Rangoon, fascinating and interesting though it be, is yet chiefly an Anglo-Indian town, but Mandalay, though the Palace and Throne room have been converted into a club, though its Pagodas and shrines have been desecrated by the feet of the alien, and though its bazaar has become a warehouse for the sale of Birmingham and Manchester imitations, yet, spite of all, this former stronghold of the Kings of Burmah still retains its ancient charm.

When first I experienced the fascination of this wonderful town, my feelings were too deep for expression, and I suffered as a soda water bottle must suffer, until the removal of the cork brings relief. Suddenly there flashed into my mind three lines of Mr. Kipling's poem, and as I wandered amid "them spicy garlic smells, the sunshine and the palm trees and the tinkly temple bells," I relieved my feelings by repeating those wonderfully descriptive lines; I was once again happy, and I vowed an eternal gratitude to the author.

Before the end of my two days stay in Mandalay I began to look on him as my bitterest foe, and to regard the publication of that poem as a personal injury.
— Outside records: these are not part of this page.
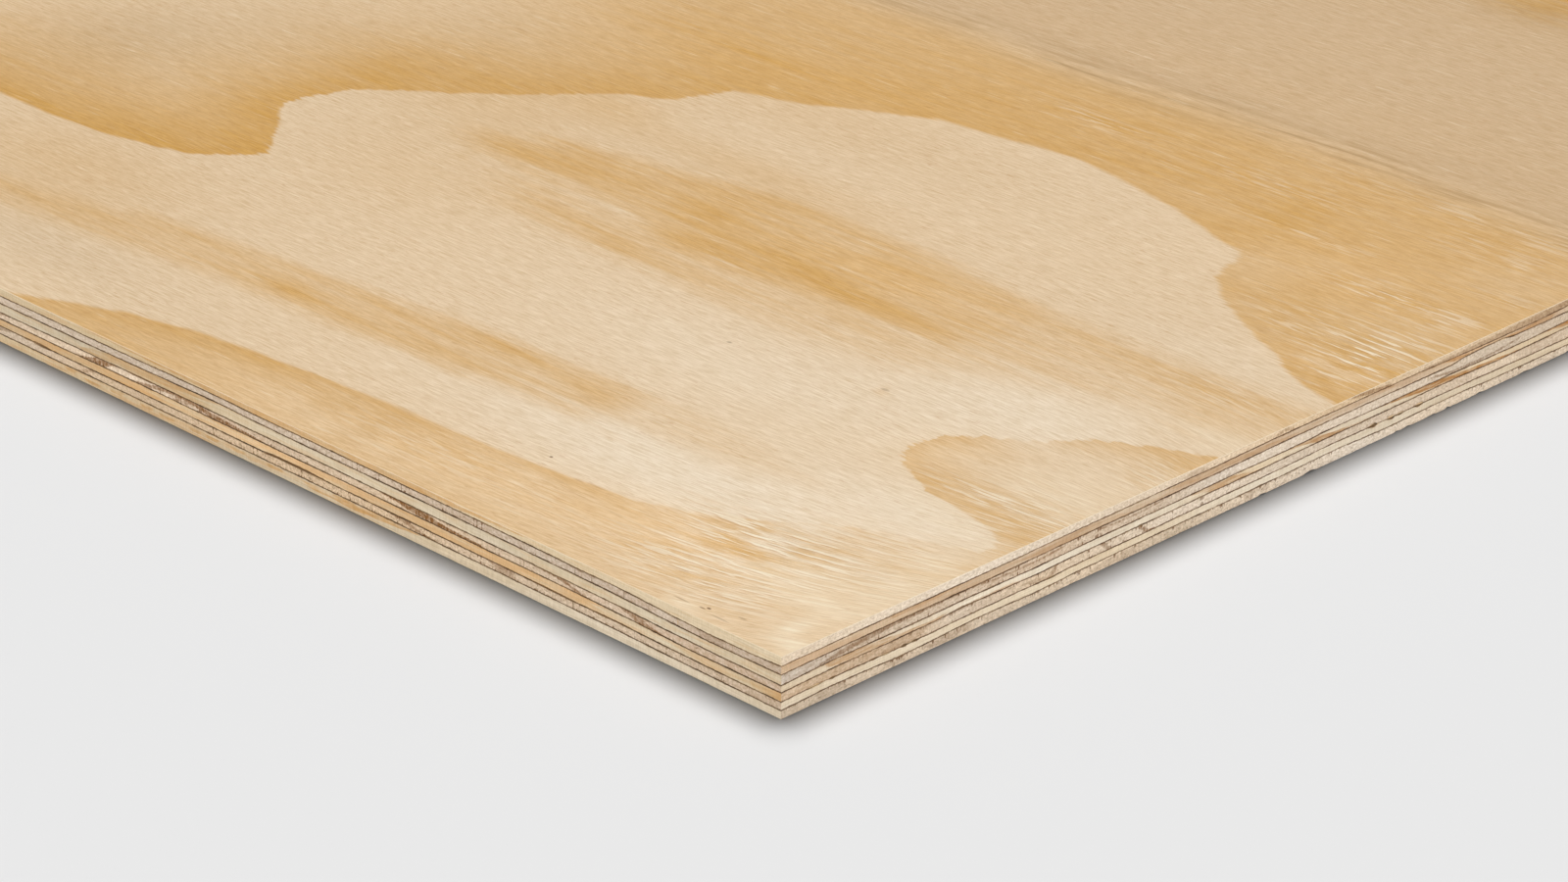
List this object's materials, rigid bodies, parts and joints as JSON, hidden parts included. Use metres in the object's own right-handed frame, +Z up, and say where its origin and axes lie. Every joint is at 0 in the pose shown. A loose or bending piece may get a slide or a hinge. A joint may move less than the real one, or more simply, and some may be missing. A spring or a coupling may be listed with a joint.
{
  "type": "plywood sheet",
  "caption": "Full flat sheet of softwood plywood, cross-laid veneers parted by thin dark glue lines, with a pale face of amber growth-ring figure and plain sawn edges.",
  "frame": {"origin": "middle of the underside, on the surface the sheet lies on", "axes": "+X along the sheet's length and its face grain, +Y across its width, +Z up out of the face veneer"},
  "size_m": [2.44, 1.22, 0.018],
  "materials": {
    "face_veneer": "sanded softwood, uncoated",
    "back_veneer": "peeled softwood, uncoated",
    "core_veneer": "peeled softwood, sawn at the edges",
    "crossband": "peeled softwood, sawn at the edges",
    "glue_line": "cured dark resin"
  },
  "bodies": {
    "root": {"face_veneer": "face_veneer", "glue_line_1": "glue_line", "upper_crossband_sheet_1": "crossband", "upper_crossband_sheet_2": "crossband", "upper_crossband_sheet_3": "crossband", "glue_line_2": "glue_line", "upper_core_veneer": "core_veneer", "glue_line_3": "glue_line", "centre_crossband_sheet_1": "crossband", "centre_crossband_sheet_2": "crossband", "centre_crossband_sheet_3": "crossband", "glue_line_4": "glue_line", "lower_core_veneer": "core_veneer", "glue_line_5": "glue_line", "lower_crossband_sheet_1": "crossband", "lower_crossband_sheet_2": "crossband", "lower_crossband_sheet_3": "crossband", "glue_line_6": "glue_line", "back_veneer": "back_veneer"}
  },
  "joints": []
}
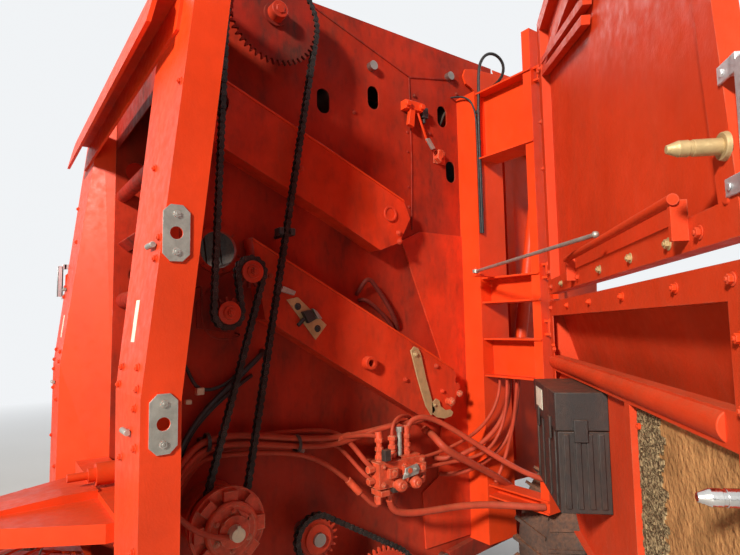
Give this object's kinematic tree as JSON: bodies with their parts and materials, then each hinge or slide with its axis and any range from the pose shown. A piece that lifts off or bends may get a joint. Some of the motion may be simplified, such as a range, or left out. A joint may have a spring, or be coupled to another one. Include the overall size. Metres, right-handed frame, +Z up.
{
  "type": "round baler",
  "caption": "Towed round baler with a belt bale chamber, chain drive, opening side doors, tined pickup and lifting tailgate.",
  "frame": {"origin": "centre of the hitch eye's bore at the front of the drawbar", "axes": "+X forward in the direction of travel, +Y to the left, +Z up"},
  "size_m": [4.4839, 3.7547, 2.96],
  "materials": {
    "paint_red": "semi-gloss, dusty",
    "paint_dark_red": "satin, dusty",
    "steel_worn": "worn by crop",
    "steel_zinc": "zinc plated, dull",
    "chain_oiled": "black and oily",
    "belt_rubber": "matt ribbed",
    "hose_rubber": "matt",
    "tyre_rubber": "matt, dusty",
    "rim_silver": "satin",
    "box_plastic": "grained"
  },
  "bodies": {
    "frame": {"side_plate_left": "paint_dark_red", "side_plate_right": "paint_dark_red", "front_post_left": "paint_red", "front_post_right": "paint_red", "front_beam": "paint_red", "cross_tubes": "paint_dark_red", "rear_post_left": "paint_red", "rear_post_right": "paint_red", "side_channels": "paint_red", "top_cover": "paint_red", "net_box": "paint_dark_red", "chamber_rollers": "steel_worn", "belts": "belt_rubber", "top_sprocket": "paint_red", "small_sprockets": "paint_red", "drive_hub": "paint_red", "main_chain": "chain_oiled", "lower_drive": "paint_red", "valve_block": "steel_zinc", "hoses": "hose_rubber", "gearbox": "paint_red", "drawbar": "paint_red", "axle": "paint_dark_red"},
    "upper_door_left": {"upper_door_left": "paint_red"},
    "door_stay": {"door_stay": "steel_zinc"},
    "lower_door_left": {"lower_door_left": "paint_red", "toolbox": "box_plastic"},
    "upper_door_right": {"upper_door_right": "paint_red"},
    "lower_door_right": {"lower_door_right": "paint_red"},
    "tailgate": {"tailgate_shell": "paint_red", "tailgate_frame": "paint_red", "tailgate_belts": "belt_rubber"},
    "barrel_left": {"barrel_left": "paint_red"},
    "barrel_right": {"barrel_right": "paint_red"},
    "rod_left": {"rod_left": "steel_zinc"},
    "rod_right": {"rod_right": "steel_zinc"},
    "wheel_left": {"tyre_left": "tyre_rubber", "rim_left": "rim_silver"},
    "wheel_right": {"tyre_right": "tyre_rubber", "rim_right": "rim_silver"},
    "pickup": {"pickup_frame": "paint_red", "wind_guard": "paint_red"},
    "pickup_reel": {"pickup_reel": "steel_worn"},
    "gauge_wheel_left": {"gauge_wheel_left": "tyre_rubber"},
    "gauge_wheel_right": {"gauge_wheel_right": "tyre_rubber"},
    "feed_rotor": {"feed_rotor": "steel_worn"},
    "jack_leg": {"jack_leg": "steel_zinc"}
  },
  "joints": [
    {"name": "upper_door_left_hinge", "type": "hinge", "parent": "frame", "child": "upper_door_left", "pos_m": [-3.235, 1.11, 0], "axis": [0, 0, 1], "range_deg": [-46, 0]},
    {"name": "door_stay_pivot", "type": "hinge", "parent": "frame", "child": "door_stay", "pos_m": [-3.075, 0.812, 1.112], "axis": [0, 0, 1], "range_deg": [-47.6, 0]},
    {"name": "lower_door_left_hinge", "type": "hinge", "parent": "frame", "child": "lower_door_left", "pos_m": [-3.235, 1.11, 0], "axis": [0, 0, 1], "range_deg": [-46, 44]},
    {"name": "upper_door_right_hinge", "type": "hinge", "parent": "frame", "child": "upper_door_right", "pos_m": [-3.235, -1.11, 0], "axis": [0, 0, -1], "range_deg": [0, 90]},
    {"name": "lower_door_right_hinge", "type": "hinge", "parent": "frame", "child": "lower_door_right", "pos_m": [-3.235, -1.11, 0], "axis": [0, 0, -1], "range_deg": [0, 90]},
    {"name": "tailgate_hinge", "type": "hinge", "parent": "frame", "child": "tailgate", "pos_m": [-3.28, 0, 2.21], "axis": [0, 1, 0], "range_deg": [0, 65]},
    {"name": "barrel_left_pivot", "type": "hinge", "parent": "frame", "child": "barrel_left", "pos_m": [-3.51, 0.69, 0.66], "axis": [0, 1, 0], "range_deg": [0, 6]},
    {"name": "rod_left_slide", "type": "slide", "parent": "barrel_left", "child": "rod_left", "axis": [-0.2137, 0, 0.9769], "range_m": [0, 0.607]},
    {"name": "barrel_right_pivot", "type": "hinge", "parent": "frame", "child": "barrel_right", "pos_m": [-3.51, -0.69, 0.66], "axis": [0, 1, 0], "range_deg": [0, 6]},
    {"name": "rod_right_slide", "type": "slide", "parent": "barrel_right", "child": "rod_right", "axis": [-0.2137, 0, 0.9769], "range_m": [0, 0.607]},
    {"name": "wheel_left_spin", "type": "hinge", "parent": "frame", "child": "wheel_left", "pos_m": [-3.66, 1.03, -0.21], "axis": [0, 1, 0], "continuous": true},
    {"name": "wheel_right_spin", "type": "hinge", "parent": "frame", "child": "wheel_right", "pos_m": [-3.66, -1.03, -0.21], "axis": [0, 1, 0], "continuous": true},
    {"name": "pickup_lift", "type": "hinge", "parent": "frame", "child": "pickup", "pos_m": [-1.725, 0, -0.31], "axis": [0, -1, 0], "range_deg": [0, 9]},
    {"name": "pickup_reel_spin", "type": "hinge", "parent": "pickup", "child": "pickup_reel", "pos_m": [-1.29, 0, -0.315], "axis": [0, 1, 0], "continuous": true},
    {"name": "gauge_wheel_left_spin", "type": "hinge", "parent": "pickup", "child": "gauge_wheel_left", "pos_m": [-1.42, 1.092, -0.49], "axis": [0, 1, 0], "continuous": true},
    {"name": "gauge_wheel_right_spin", "type": "hinge", "parent": "pickup", "child": "gauge_wheel_right", "pos_m": [-1.42, -1.092, -0.49], "axis": [0, 1, 0], "continuous": true},
    {"name": "feed_rotor_spin", "type": "hinge", "parent": "frame", "child": "feed_rotor", "pos_m": [-1.815, 0, -0.19], "axis": [0, 1, 0], "continuous": true},
    {"name": "jack_slide", "type": "slide", "parent": "frame", "child": "jack_leg", "axis": [0, 0, 1], "range_m": [-0.12, 0]}
  ],
  "couplings": [
    {"joint": "barrel_left_pivot", "follows": "tailgate_hinge", "ratio": 0.0834},
    {"joint": "rod_left_slide", "follows": "tailgate_hinge", "m_per_rad": 0.5304},
    {"joint": "barrel_right_pivot", "follows": "tailgate_hinge", "ratio": 0.0834},
    {"joint": "rod_right_slide", "follows": "tailgate_hinge", "m_per_rad": 0.5304},
    {"joint": "door_stay_pivot", "follows": "upper_door_left_hinge", "ratio": 1.03}
  ]
}
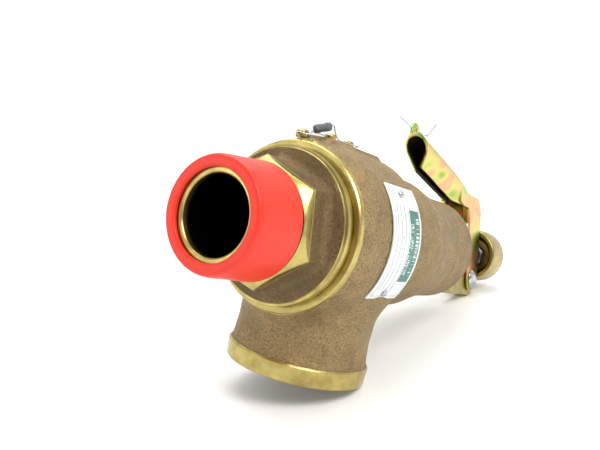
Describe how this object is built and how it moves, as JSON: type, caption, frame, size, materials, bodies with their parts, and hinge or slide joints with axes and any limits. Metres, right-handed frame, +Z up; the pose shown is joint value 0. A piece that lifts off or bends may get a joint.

The Hotel in which we stayed was also occupied by a party of American "Globe Trotters." In all probability they were delightful people, as are most of their countrymen. They were immensely popular among the native hawkers, who swarmed upon the door steps and verandahs, and sold them Manchester silks and glass rubies at enormous prices. But we acquired a deeply rooted objection to them, springing from their desire to live up to their surroundings.

We should have forgiven them, had they confined themselves to eating Eastern fruits and curries, wearing flowing Burmese silken dressing gowns, and smattering their talk with Burmese and Hindustani words. But these things did not satisfy them. Evidently they believed that they could only satisfactorily demonstrate their complete association with their surroundings, by singing indefatigably, morning, noon, and night, that most un-Burmese song, "Mandalay."

They sang it hour after hour, during the whole of the two days we spent in the place.

In their bedrooms, and about the town they hummed and whistled it, during meals they quoted and recited it. At night, and when we took our afternoon siesta, they sang it boldly, accompanying one another on the cracked piano, and all joining in the chorus with a conscientious heartiness that did them credit.

We tossed sleepless on our couches, wearied to death of this endless refrain that echoed through the house: or, if in a pause between the verses we fell asleep for a few seconds, it was only to dream of a confused mixture of "Moulmein Pagodas," flying elephants, and fishes piling teak, till we were once again awakened by the uninteresting and eternally reiterated information that "the dawn comes up like thunder out of China 'cross the Bay."

The only relief we enjoyed, was that afforded by one member of the party who sang cheerfully: "On the Banks of Mandalay," thereby displaying a vagueness of detail regarding the geographical peculiarities of the place, which is so frequently (though no doubt wrongly) attributed to his nation.